• [RECORDS FOR THE EXERCISE]:
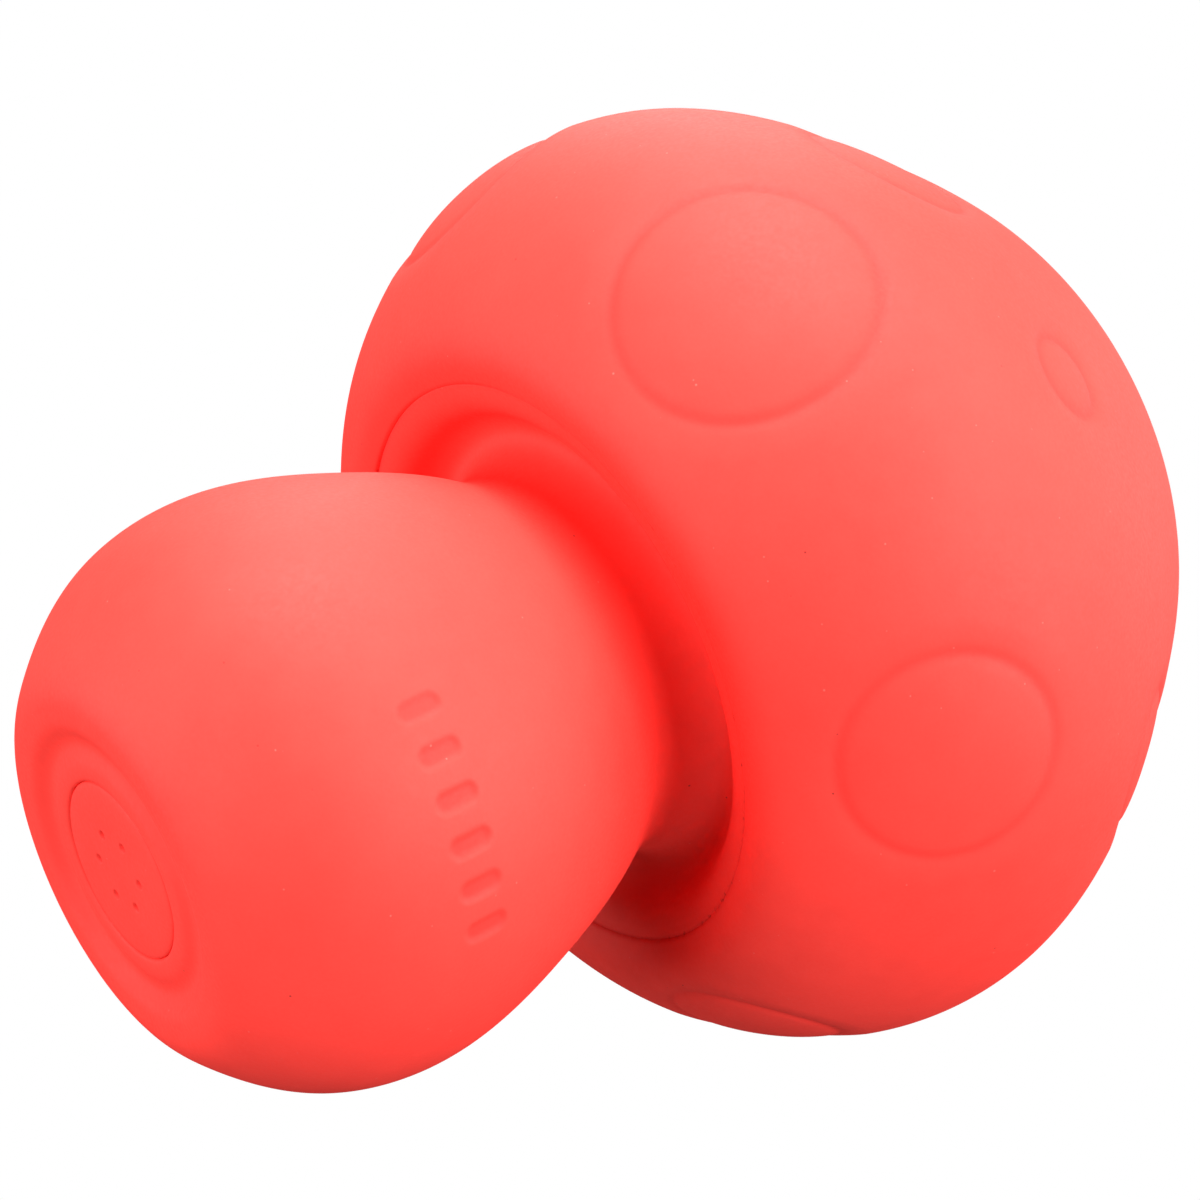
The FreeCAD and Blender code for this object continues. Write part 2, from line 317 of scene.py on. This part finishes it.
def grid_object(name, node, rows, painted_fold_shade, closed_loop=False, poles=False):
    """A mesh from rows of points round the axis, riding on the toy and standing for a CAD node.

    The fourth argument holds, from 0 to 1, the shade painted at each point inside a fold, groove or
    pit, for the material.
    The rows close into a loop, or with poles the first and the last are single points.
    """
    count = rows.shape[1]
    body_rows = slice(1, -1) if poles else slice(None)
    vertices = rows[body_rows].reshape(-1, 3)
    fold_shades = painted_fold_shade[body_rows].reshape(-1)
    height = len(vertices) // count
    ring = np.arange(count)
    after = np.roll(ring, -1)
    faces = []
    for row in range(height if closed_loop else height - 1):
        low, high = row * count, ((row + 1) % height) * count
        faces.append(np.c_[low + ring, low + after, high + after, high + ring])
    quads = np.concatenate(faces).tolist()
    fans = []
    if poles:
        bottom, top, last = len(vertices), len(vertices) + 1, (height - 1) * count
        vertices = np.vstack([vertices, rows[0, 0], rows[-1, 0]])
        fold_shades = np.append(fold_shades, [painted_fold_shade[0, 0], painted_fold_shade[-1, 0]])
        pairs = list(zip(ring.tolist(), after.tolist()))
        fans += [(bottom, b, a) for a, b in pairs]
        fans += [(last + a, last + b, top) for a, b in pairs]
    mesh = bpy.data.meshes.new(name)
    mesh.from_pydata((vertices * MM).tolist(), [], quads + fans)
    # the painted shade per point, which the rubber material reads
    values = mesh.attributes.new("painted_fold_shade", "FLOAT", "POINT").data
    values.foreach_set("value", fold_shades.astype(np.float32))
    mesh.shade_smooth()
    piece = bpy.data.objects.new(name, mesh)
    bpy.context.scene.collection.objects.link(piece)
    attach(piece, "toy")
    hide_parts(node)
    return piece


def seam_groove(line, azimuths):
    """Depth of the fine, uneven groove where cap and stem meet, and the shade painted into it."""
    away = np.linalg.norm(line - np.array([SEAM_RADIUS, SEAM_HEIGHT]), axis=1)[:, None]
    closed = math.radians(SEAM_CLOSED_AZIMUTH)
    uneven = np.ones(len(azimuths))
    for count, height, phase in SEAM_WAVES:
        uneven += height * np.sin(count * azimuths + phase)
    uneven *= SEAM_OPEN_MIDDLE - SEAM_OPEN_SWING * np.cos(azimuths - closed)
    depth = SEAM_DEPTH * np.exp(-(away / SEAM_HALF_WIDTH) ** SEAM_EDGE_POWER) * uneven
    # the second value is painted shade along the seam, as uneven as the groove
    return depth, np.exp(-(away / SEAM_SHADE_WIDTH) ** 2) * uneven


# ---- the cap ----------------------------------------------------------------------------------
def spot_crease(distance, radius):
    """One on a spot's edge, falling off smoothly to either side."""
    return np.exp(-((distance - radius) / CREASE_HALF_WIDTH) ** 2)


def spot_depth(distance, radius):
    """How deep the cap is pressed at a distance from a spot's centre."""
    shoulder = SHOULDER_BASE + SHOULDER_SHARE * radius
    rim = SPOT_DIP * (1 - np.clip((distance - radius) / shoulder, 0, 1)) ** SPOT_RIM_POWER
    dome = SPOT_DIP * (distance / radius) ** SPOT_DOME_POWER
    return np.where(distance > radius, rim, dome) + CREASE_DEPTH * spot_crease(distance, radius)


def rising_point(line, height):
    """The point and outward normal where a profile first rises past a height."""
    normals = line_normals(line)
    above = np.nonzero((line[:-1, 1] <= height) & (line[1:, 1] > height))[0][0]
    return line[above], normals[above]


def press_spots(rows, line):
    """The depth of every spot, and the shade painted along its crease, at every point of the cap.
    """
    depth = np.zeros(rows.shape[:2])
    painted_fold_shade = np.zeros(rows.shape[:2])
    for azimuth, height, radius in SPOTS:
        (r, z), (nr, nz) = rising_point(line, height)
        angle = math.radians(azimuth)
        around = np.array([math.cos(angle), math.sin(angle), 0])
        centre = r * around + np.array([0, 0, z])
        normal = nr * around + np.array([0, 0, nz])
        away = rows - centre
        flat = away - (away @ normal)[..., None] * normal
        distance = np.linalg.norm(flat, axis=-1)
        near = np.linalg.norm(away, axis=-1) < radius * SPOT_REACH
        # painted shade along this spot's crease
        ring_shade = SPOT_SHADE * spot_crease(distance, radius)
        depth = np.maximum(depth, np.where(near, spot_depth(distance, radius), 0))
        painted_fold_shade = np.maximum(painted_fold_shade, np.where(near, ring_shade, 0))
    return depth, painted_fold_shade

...

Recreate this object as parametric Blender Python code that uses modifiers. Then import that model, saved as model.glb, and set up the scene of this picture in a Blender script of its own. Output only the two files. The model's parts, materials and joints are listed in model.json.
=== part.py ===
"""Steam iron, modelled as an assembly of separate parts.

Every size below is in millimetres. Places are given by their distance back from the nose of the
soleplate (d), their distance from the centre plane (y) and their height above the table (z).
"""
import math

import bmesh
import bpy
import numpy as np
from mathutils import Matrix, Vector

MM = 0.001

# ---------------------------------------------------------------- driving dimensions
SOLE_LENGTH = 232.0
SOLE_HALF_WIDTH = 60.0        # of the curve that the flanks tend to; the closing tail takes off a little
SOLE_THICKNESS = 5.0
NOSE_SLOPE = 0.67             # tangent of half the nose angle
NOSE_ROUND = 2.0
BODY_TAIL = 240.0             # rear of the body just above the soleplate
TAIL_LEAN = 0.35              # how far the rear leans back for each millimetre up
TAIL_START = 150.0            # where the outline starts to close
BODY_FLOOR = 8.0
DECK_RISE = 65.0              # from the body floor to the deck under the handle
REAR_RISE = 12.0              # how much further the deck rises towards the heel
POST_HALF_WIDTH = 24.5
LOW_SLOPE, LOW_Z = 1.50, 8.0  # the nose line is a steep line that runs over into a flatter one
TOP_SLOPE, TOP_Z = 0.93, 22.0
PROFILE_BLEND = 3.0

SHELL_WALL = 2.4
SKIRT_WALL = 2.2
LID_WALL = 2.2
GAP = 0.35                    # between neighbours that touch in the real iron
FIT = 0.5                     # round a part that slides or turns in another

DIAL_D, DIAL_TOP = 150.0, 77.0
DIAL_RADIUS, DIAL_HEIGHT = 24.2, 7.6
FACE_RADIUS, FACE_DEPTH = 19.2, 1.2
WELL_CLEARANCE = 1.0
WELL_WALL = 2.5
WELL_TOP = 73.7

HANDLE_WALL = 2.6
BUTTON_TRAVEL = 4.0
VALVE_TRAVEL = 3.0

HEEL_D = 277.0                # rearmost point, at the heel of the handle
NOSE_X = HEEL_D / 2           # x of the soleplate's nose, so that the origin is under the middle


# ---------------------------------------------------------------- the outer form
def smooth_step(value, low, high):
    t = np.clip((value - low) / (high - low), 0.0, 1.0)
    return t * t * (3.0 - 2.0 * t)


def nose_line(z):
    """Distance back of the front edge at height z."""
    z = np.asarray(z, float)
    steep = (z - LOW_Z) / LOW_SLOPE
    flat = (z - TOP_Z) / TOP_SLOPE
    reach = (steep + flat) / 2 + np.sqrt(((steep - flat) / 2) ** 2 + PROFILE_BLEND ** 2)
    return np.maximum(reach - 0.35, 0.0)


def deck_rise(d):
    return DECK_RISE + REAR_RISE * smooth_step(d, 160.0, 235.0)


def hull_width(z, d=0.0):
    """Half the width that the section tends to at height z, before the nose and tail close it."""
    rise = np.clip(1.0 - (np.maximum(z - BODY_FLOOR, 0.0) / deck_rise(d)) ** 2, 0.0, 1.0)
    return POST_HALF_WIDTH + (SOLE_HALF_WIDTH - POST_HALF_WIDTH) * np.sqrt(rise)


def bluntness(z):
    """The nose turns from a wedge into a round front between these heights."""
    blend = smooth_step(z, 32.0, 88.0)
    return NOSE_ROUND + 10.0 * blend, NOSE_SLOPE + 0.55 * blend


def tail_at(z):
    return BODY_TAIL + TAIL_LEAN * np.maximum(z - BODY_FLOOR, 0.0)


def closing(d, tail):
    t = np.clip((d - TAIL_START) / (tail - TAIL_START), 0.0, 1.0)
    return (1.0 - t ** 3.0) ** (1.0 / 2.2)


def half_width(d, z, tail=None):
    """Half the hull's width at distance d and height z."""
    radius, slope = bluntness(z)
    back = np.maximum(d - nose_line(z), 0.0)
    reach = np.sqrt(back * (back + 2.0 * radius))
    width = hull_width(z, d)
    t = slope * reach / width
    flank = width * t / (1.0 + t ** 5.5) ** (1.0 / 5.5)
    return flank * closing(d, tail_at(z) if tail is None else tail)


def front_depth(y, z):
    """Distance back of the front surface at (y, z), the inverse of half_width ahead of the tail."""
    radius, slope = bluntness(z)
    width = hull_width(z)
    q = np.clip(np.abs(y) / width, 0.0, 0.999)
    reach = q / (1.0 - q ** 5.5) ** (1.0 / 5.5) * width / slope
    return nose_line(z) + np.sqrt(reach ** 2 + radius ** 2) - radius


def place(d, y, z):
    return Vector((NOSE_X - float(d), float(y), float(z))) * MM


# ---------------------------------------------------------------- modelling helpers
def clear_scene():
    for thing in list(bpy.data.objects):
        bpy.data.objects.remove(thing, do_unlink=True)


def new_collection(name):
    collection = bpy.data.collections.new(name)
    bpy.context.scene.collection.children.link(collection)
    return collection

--

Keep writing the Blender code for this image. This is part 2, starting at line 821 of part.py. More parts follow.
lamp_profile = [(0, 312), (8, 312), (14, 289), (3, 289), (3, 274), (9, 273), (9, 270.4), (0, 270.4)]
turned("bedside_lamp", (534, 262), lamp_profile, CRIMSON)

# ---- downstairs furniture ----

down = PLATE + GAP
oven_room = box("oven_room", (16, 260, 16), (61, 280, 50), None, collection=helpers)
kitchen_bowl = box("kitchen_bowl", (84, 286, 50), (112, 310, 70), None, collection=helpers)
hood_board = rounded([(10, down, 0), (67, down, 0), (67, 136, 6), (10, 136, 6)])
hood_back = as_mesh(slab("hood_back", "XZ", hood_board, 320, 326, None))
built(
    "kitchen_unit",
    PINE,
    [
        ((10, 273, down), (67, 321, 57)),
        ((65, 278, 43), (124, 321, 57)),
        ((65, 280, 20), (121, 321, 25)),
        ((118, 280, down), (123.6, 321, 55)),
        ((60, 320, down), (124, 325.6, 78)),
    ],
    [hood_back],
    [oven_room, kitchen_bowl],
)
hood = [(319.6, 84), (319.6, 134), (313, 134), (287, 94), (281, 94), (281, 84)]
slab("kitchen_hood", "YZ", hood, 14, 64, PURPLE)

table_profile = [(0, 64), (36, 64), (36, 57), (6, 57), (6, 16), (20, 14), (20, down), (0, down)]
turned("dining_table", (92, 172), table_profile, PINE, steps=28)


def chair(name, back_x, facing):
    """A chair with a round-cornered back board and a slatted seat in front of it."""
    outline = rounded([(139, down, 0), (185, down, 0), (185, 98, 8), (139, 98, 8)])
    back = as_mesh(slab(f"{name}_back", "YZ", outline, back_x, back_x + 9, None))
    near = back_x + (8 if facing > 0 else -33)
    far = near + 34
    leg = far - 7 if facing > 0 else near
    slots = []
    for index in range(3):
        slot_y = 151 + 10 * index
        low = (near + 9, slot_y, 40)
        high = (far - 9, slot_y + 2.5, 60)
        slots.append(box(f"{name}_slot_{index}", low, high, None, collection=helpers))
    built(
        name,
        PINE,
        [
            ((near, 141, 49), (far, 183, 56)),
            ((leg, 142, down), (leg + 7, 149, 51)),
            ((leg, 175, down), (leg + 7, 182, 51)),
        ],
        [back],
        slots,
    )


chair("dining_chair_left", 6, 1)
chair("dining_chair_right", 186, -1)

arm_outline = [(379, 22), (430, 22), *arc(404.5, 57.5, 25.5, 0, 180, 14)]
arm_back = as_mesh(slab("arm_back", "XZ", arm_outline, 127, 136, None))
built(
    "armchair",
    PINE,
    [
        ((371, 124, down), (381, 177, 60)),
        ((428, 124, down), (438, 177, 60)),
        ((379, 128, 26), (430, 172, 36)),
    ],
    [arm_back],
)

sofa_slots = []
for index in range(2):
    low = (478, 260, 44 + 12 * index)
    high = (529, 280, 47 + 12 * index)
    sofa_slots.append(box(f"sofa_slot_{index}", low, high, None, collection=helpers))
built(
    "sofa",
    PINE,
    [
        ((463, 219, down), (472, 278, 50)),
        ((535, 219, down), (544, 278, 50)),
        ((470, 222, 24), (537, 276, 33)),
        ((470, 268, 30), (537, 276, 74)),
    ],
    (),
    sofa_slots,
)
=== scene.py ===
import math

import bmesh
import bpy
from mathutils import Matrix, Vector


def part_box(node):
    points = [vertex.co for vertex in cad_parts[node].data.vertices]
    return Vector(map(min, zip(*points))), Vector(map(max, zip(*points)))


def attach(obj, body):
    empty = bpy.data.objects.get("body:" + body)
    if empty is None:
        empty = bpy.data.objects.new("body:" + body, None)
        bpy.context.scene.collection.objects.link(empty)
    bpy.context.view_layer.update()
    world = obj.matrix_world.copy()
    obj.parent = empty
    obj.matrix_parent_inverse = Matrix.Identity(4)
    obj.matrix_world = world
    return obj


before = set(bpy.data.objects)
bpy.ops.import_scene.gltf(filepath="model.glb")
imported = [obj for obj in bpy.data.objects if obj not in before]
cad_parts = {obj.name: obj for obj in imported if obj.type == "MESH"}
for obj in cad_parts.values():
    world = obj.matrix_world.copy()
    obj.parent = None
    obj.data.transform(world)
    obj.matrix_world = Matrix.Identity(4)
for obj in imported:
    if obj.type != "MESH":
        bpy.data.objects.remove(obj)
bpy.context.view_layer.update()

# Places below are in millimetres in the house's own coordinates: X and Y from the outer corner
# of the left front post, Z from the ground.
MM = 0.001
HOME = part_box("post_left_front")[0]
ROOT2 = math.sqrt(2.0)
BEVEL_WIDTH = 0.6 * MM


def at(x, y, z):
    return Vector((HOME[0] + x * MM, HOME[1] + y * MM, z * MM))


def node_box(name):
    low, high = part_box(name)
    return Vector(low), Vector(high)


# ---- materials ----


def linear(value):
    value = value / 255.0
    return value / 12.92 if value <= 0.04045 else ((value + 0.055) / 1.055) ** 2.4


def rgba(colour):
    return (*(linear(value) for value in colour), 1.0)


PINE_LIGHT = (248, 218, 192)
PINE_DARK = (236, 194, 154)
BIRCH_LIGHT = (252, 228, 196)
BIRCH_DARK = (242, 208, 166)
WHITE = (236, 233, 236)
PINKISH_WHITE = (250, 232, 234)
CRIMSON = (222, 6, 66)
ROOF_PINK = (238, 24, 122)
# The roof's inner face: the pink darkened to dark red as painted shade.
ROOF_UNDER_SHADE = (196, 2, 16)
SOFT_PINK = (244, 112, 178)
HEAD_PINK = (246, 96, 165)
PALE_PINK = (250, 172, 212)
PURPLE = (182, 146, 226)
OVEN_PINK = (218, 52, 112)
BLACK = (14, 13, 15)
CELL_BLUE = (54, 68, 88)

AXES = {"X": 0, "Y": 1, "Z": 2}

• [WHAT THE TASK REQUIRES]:
Of all the entries above, repeat only the lines from the line that has "sofa_slots = []" to the line that has "before = set(bpy.data.objects)", both lines included, exactly.

• [COMPLETED EXERCISE]:
sofa_slots = []
for index in range(2):
    low = (478, 260, 44 + 12 * index)
    high = (529, 280, 47 + 12 * index)
    sofa_slots.append(box(f"sofa_slot_{index}", low, high, None, collection=helpers))
built(
    "sofa",
    PINE,
    [
        ((463, 219, down), (472, 278, 50)),
        ((535, 219, down), (544, 278, 50)),
        ((470, 222, 24), (537, 276, 33)),
        ((470, 268, 30), (537, 276, 74)),
    ],
    (),
    sofa_slots,
)
=== scene.py ===
import math

import bmesh
import bpy
from mathutils import Matrix, Vector


def part_box(node):
    points = [vertex.co for vertex in cad_parts[node].data.vertices]
    return Vector(map(min, zip(*points))), Vector(map(max, zip(*points)))


def attach(obj, body):
    empty = bpy.data.objects.get("body:" + body)
    if empty is None:
        empty = bpy.data.objects.new("body:" + body, None)
        bpy.context.scene.collection.objects.link(empty)
    bpy.context.view_layer.update()
    world = obj.matrix_world.copy()
    obj.parent = empty
    obj.matrix_parent_inverse = Matrix.Identity(4)
    obj.matrix_world = world
    return obj


before = set(bpy.data.objects)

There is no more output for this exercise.